## What you will do
Starting at the line that contains "table.position.y = -(DEPTH" and stopping at the line that contains "cad_parts[obj.name] = obj", repeat every line exactly, the two end lines included, and nothing else.

## Given data
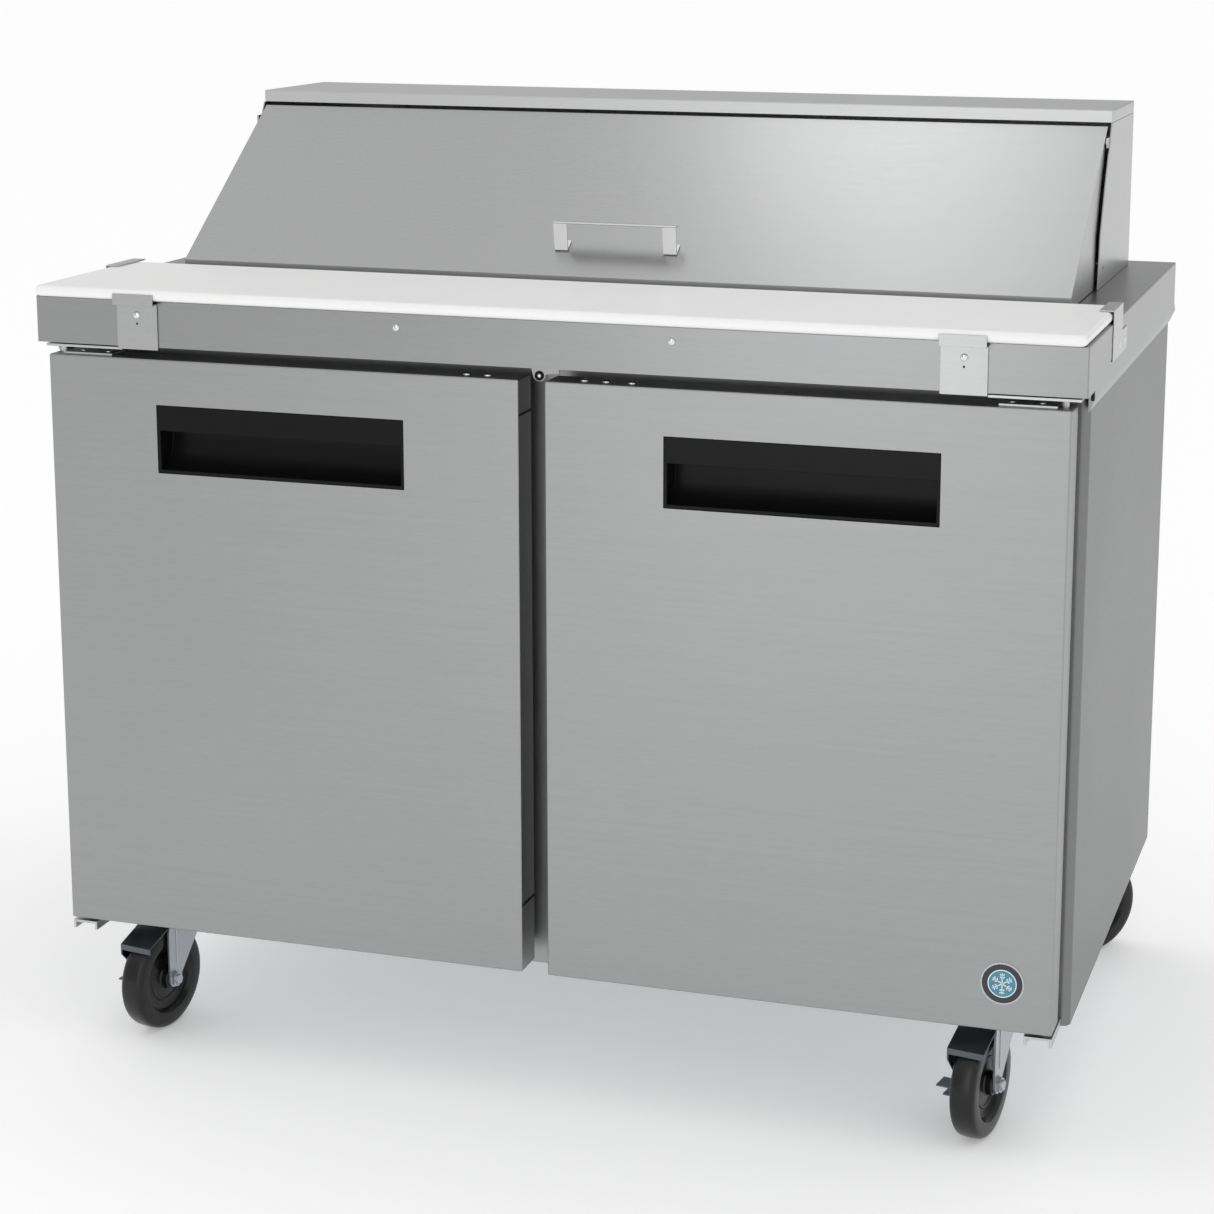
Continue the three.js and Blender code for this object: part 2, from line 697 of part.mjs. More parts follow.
// An upturned channel below the door: a plate with the pin, two side flanges turned down.
function bottomHinge(s) {
  const z = DOOR_BOTTOM - 4;
  const top = joined([
    sideBox(s, 563, 594, 0, 63.6, z - 3, z),
    sideBox(s, 563, 594, 60.6, 63.6, z - 10.5, z),
    sideBox(s, 563, 566, 0, 63.6, z - 10.5, z),
    sideBox(s, 591, 594, 0, 63.6, z - 10.5, z),
  ]);
  return top.add(rod('z', PIN_R, z - 1, DOOR_BOTTOM + 16, [s * HINGE_X, HINGE_Y], 12));
}

for (const [name, s] of SIDES) {
  place(`${name}_door_skin`, stainless, doorSkin(s));
  place(`${name}_door_liner`, whiteLiner, doorLiner(s));
  place(`${name}_door_gasket`, greyGasket, doorGasket(s));
  place(`${name}_door_pull`, blackPlastic, doorPull(s));
  place(`${name}_top_hinge`, stainless, topHinge(s));
  place(`${name}_bottom_hinge`, stainless, bottomHinge(s));
}

// ---------------------------------------------------------------- casters

// Caster parts are built about the swivel axis at x = y = 0 with the wheel's axle at y = -CASTER_TRAIL.
const AXLE_Z = WHEEL_R;
const PLATE_TOP = CABINET_BOTTOM - GAP;
const FORK_TOP = PLATE_TOP - PLATE_T - 3 * GAP - 3;

function casterPlate() {
  return joined([
    prismZ(roundedRect(-48, 48, -48, 48, 8), PLATE_TOP - PLATE_T, PLATE_TOP, 2),
    rod('z', 9, FORK_TOP - 2.5 - GAP, PLATE_TOP - PLATE_T + 1, [0, 0], 12),
    rod('z', 14, FORK_TOP - 5 - GAP, FORK_TOP - 2.5 - GAP, [0, 0], 12),
  ]);
}

function casterFork() {
  const leg = 2.5;
  const crownR = 27;
  const crownBase = FORK_TOP - 2.5;
  const crown = rod('z', crownR, crownBase, FORK_TOP, [0, 0], 20);
  const race = rod('z', crownR, FORK_TOP - 1, FORK_TOP + 3, [0, 0], 20);
  const bridge = box(-FORK_INNER - leg, FORK_INNER + leg, -CASTER_TRAIL - 6, 22, crownBase, FORK_TOP);
  const side = outline([
    [-CASTER_TRAIL - 9, AXLE_Z - 4],
    [-CASTER_TRAIL - 5, AXLE_Z - 10],
    [-CASTER_TRAIL + 5, AXLE_Z - 10],
    [-CASTER_TRAIL + 9, AXLE_Z - 4],
    [20, FORK_TOP - 14],
    [22, FORK_TOP],
    [-CASTER_TRAIL - 6, FORK_TOP],
    [-CASTER_TRAIL - 9, FORK_TOP - 12],
  ]);
  const legs = [
    prismX(side, -FORK_INNER - leg, -FORK_INNER),
    prismX(side, FORK_INNER, FORK_INNER + leg),
  ];
  const axle = rod('x', 6, -FORK_INNER - leg - 4, FORK_INNER + leg + 7, [-CASTER_TRAIL, AXLE_Z], 12);
  const nut = rod('x', 9.5, FORK_INNER + leg - 0.5, FORK_INNER + leg + 5, [-CASTER_TRAIL, AXLE_Z], 6);
  const hole = rod('z', 9 + GAP, crownBase - 1, FORK_TOP + 5, [0, 0], 12);
  return joined([crown, race, bridge, ...legs, axle, nut]).subtract(hole);
}

function casterWheel() {
  const w = WHEEL_WIDTH / 2;
  const hub = FORK_INNER - GAP;
  return turnedX([
    [6 + GAP, -hub], [13, -hub], [14, -8], [40, -6], [46, -w], [WHEEL_R - 5, -w],
    [WHEEL_R - 0.6, -w + 4], [WHEEL_R, 0], [WHEEL_R - 0.6, w - 4],
    [WHEEL_R - 5, w], [46, w], [40, 6], [14, 8], [13, hub], [6 + GAP, hub],
  ], 36, 0, -CASTER_TRAIL, AXLE_Z);
}

// A pressed brake lever: a shoe over the tyre's front, an arm outside the left leg, and a pedal.
// Its outline points are measured from the axle in (y, z).
function casterBrake() {
  const inner = -FORK_INNER - 2.5 - GAP;
  const outer = inner - 2;
  const aboutAxle = (points) => outline(points.map(([y, z]) => [y - CASTER_TRAIL, z + AXLE_Z]));
  const shoe = prismX(aboutAxle([
    [-12, 66], [-12, 68], [-48, 53.2], [-48, 46], [-46, 46], [-46, 52],
  ].reverse()), outer, 21);
  const arm = prismX(aboutAxle([
    [-48, 53.2], [-48, 40], [-17, 6], [-14, -12], [8, -9], [10, 8], [-12, 68],
  ]), outer, inner);
  const pedal = prismX(aboutAxle([[-32, -2], [-8, -2], [-8, 0], [-32, 0]]), outer - 18, outer + 1);
  const tab = prismX(aboutAxle([[-26, -14], [-10, -14], [-10, -12], [-26, -12]]), outer - 12, outer + 1);
  const web = prismX(aboutAxle([[-32, -14], [0, -14], [0, 8], [-32, 0]]), outer, inner);
  const hole = rod('x', 6 + GAP, outer - 3, inner + 3, [-CASTER_TRAIL, AXLE_Z], 12);
  return joined([shoe, arm, web, pedal, tab]).subtract(hole);
}

for (const [end, y] of [['front', CASTER_FRONT_Y], ['rear', CASTER_REAR_Y]]) {
  for (const [name, s] of SIDES) {
    const caster = new THREE.Group();
    caster.position.set(s * CASTER_X, y, 0);
    caster.rotation.z = THREE.MathUtils.degToRad(end === 'front' ? FRONT_TURN : REAR_TURN[name]);
    const label = `${end}_${name}`;
    caster.add(toMesh(`${label}_caster_fork`, zinc, casterFork()));
    caster.add(toMesh(`${label}_wheel`, blackRubber, casterWheel()));
    if (end === 'front') caster.add(toMesh(`${label}_brake`, blackSteel, casterBrake()));
    const plate = toMesh(`${label}_caster_plate`, zinc, casterPlate());
    plate.position.copy(caster.position);
    table.add(caster, plate);
  }
}

// ---------------------------------------------------------------- origin at the bottom centre

table.position.y = -(DEPTH - FRONT_REACH) / 2;
const group = new THREE.Group();
group.add(table);

export default group;
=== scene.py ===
import json
import math

import bmesh
import bpy
from bpy.props import FloatProperty, FloatVectorProperty, PointerProperty
from mathutils import Matrix, Vector

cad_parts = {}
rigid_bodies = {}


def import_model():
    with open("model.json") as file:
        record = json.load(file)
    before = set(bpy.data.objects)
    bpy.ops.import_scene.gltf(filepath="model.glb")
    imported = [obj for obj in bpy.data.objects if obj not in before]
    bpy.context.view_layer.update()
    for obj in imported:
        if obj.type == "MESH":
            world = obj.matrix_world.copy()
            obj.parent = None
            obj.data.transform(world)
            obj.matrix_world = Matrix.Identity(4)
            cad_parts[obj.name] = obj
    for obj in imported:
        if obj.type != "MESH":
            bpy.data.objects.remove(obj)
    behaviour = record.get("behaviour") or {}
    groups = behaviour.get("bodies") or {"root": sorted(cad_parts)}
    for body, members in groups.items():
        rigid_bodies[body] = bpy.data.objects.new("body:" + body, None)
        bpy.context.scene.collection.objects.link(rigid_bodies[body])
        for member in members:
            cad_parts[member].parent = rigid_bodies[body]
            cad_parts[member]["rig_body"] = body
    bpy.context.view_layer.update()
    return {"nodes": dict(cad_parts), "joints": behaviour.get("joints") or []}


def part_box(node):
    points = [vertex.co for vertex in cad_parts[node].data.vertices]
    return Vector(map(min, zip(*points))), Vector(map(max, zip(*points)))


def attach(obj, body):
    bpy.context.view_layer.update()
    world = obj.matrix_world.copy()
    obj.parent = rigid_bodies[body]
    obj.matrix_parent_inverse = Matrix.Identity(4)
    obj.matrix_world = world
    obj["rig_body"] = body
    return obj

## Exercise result
table.position.y = -(DEPTH - FRONT_REACH) / 2;
const group = new THREE.Group();
group.add(table);

export default group;
=== scene.py ===
import json
import math

import bmesh
import bpy
from bpy.props import FloatProperty, FloatVectorProperty, PointerProperty
from mathutils import Matrix, Vector

cad_parts = {}
rigid_bodies = {}


def import_model():
    with open("model.json") as file:
        record = json.load(file)
    before = set(bpy.data.objects)
    bpy.ops.import_scene.gltf(filepath="model.glb")
    imported = [obj for obj in bpy.data.objects if obj not in before]
    bpy.context.view_layer.update()
    for obj in imported:
        if obj.type == "MESH":
            world = obj.matrix_world.copy()
            obj.parent = None
            obj.data.transform(world)
            obj.matrix_world = Matrix.Identity(4)
            cad_parts[obj.name] = obj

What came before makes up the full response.